Music Video of the Day: Bizarre Love Triangle by New Order (1986, dir. Robert Longo)


From the book, I Want My MTV:

Michael Stipe: Robert Longo was one of the premier painters coming out of New York. We wanted to upset the visual language of videos, and that’s what we got with “The One I Love.” He was referencing Renaissance paintings, rather than Madonna. I saw the video he did for New Order’s “Bizarre Love Triangle”–he interrupts it about two-thirds of the way through with a scene out of a movie, where a woman stands up at a table and says, “I refuse to believe in reincarnation, because I will not come back as a bug or an insect,” a guy goes, “Well you’re a real up person,” and then it slam-cuts back into the song. I don’t think anyone had ever interrupted a song, cut to something, and then cut back to the song.

That’s quite the memory Stipe has. He still misquoted the video, but he was really close. That part actually goes like this:

“I don’t believe in reincarnation because I refuse to come back as a bug or as a rabbit.”

“You know, you’re a real ‘up’ person.”

I can’t find out who the third person in the room is, but the other two are well-known.

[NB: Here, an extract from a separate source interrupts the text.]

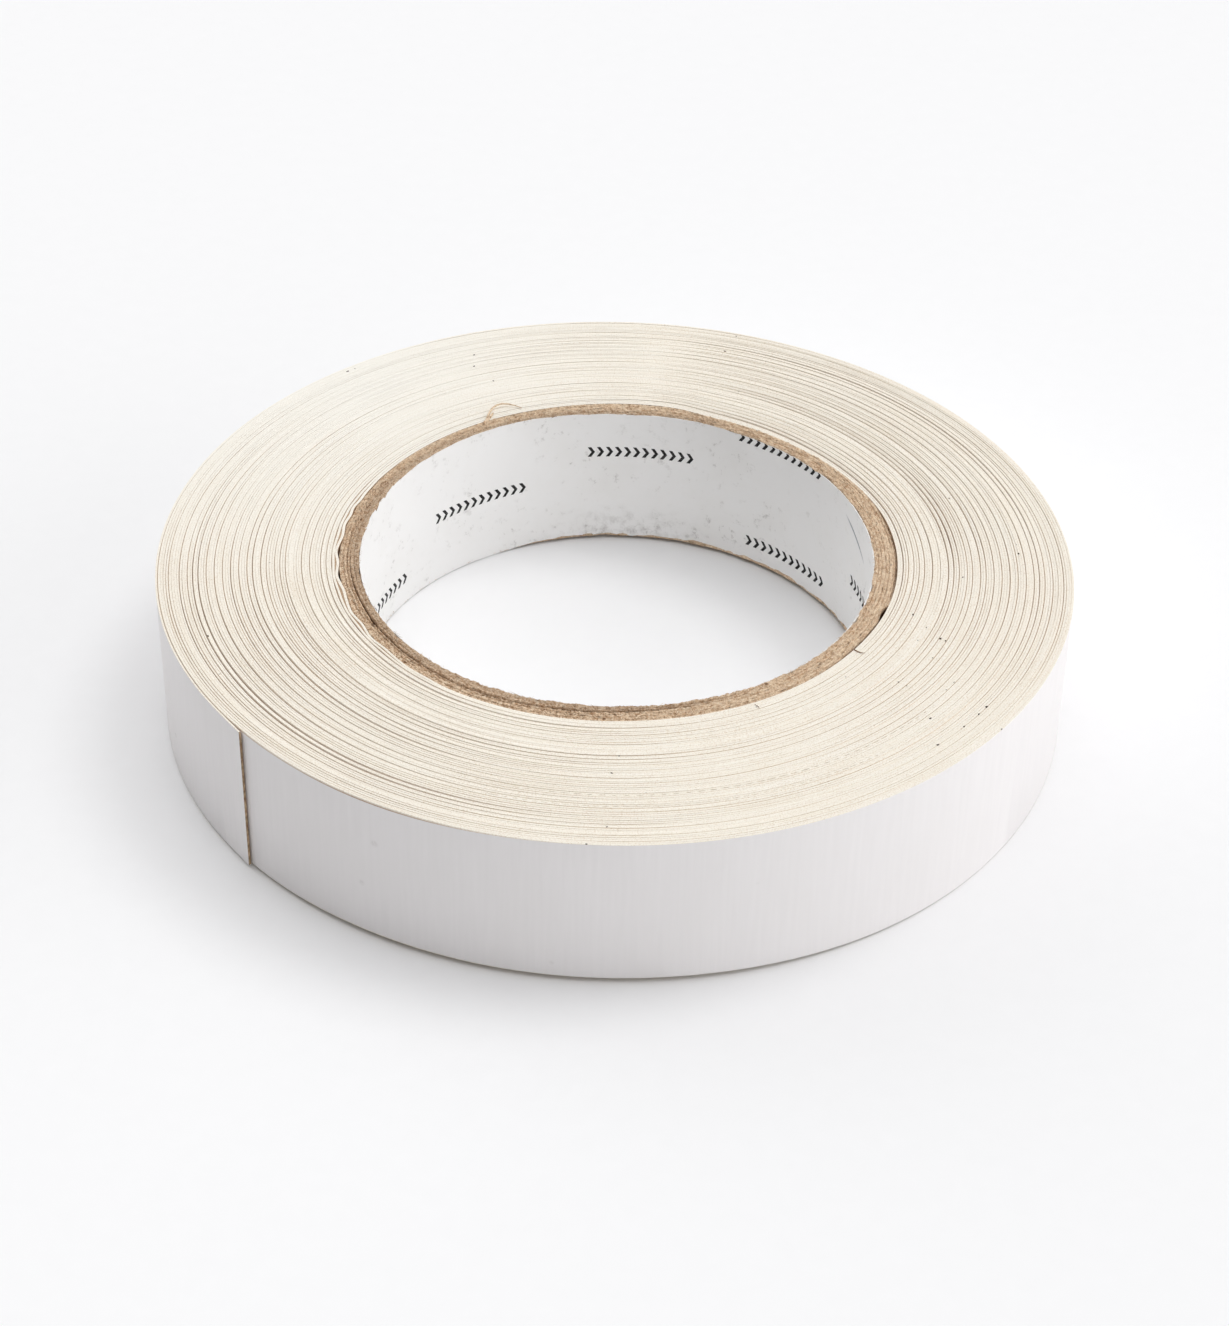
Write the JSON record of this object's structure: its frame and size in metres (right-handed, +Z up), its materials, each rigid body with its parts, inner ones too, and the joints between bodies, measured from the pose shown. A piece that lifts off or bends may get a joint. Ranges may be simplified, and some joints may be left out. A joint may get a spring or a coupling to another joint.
{
  "type": "masking tape roll",
  "caption": "Roll of pale paper adhesive tape wound on a brown board core with a printed paper liner, and a free end that peels off the roll.",
  "frame": {"origin": "on the roll's axis, in the plane of the side face that it lies on", "axes": "+Z up along the bore's axis; the strip's cut end is at 221.3 degrees round from +X towards +Y"},
  "size_m": [0.1341, 0.1338, 0.024],
  "materials": {
    "liner_paper": "satin",
    "core_board": "matte",
    "adhesive": "matte",
    "backing_paper": "satin"
  },
  "bodies": {
    "roll": {"core_liner": "liner_paper", "core_ply_1": "core_board", "core_ply_2": "core_board", "core_ply_3": "core_board", "core_ply_4": "core_board", "core_ply_5": "core_board", "core_ply_6": "core_board", "tape_adhesive": "adhesive", "tape_backing": "backing_paper"},
    "tail": {"tail_adhesive": "adhesive", "tail_backing": "backing_paper"}
  },
  "joints": [
    {"name": "tail_peel", "type": "hinge", "parent": "roll", "child": "tail", "pos_m": [-0.06342, -0.02229, 0], "axis": [0, 0, -1], "range_deg": [0, 90]}
  ]
}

The first is Jodi Long. She’s been in a bunch stuff, and is still acting today. She was in Paul Schrader’s Patty Hearst (1988), which Lisa reviewed yesterday. I didn’t pick out this video to go with that review. I didn’t know till I went to write this that there was even a record of who these two people are.

The second is E. Max Frye. He has done numerous things over the years. You probably know him best as co-writing the screenplay for Foxcatcher (2014), which earned him an Oscar nomination.

Stipe says that this part is from a movie. From what I’ve read in other articles, that part was shot for this video. If this was a film, it is still undocumented on IMDb. The only time I can find on IMDb where Long and Frye worked together was on the film, Amos & Andrew (1993). That film was written and directed by Frye.

Nightflight’s profile of New Order videos had this to say about Bizarre Love Triangle:

For the video for “Bizarre Love Triangle,” released in November of 1986, New Order turned to New York-based director and visual artist Robert Longo, who claimed that the music of Joy Division and New Order were very influential on his work.

Longo would end up giving New Order a very experimental film as a promotional video, with fragmented vertiginous fast cuts, infused with color, which were then merged together visually competing ideas.

One of those ideas included men and women in business suits are seen falling through the air, something he’d based on his own set of lithographs called “Men in the Cities.”

Another of the other ideas Longo pursued was the use of visually appealing panels of Longo’s own art, which are then interrupted by a “bizarre love triangle,” a black and white melodrama scene with Asian actress Jodi Long and Oregon-based screenwriter and filmmaker E. Max Frye arguing emphatically about reincarnation.

They also go on to say that the shots of the band were filmed when they performed live “in the hills of Italy.”

Director Robert Longo appears to have made only one feature film. He directed Johnny Mnemonic (1995).

The video was produced by Michael Shamburg. Shamburg produced quite a few videos for New Order. He’s also has producer credits for a lot of well-known movies such as The Big Chill (1983), Reality Bites (1994), Gattaca (1997), Garden State (2004), and Django Unchained (2012).

According to Peter Hook of New Order in the book I Want My MTV:

We met Michael Shamburg when he filmed us playing in New York, and we gave him more or less complete artistic freedom to do our videos. Michael’s a big producer now–he did Pulp Fiction and Garden State–and he introduced us to interesting directors: Robert Longo, Kathryn Bigelow, Philippe Decouflé, Robert Frank, William Wegman, and Jonathan Demme.

Enjoy!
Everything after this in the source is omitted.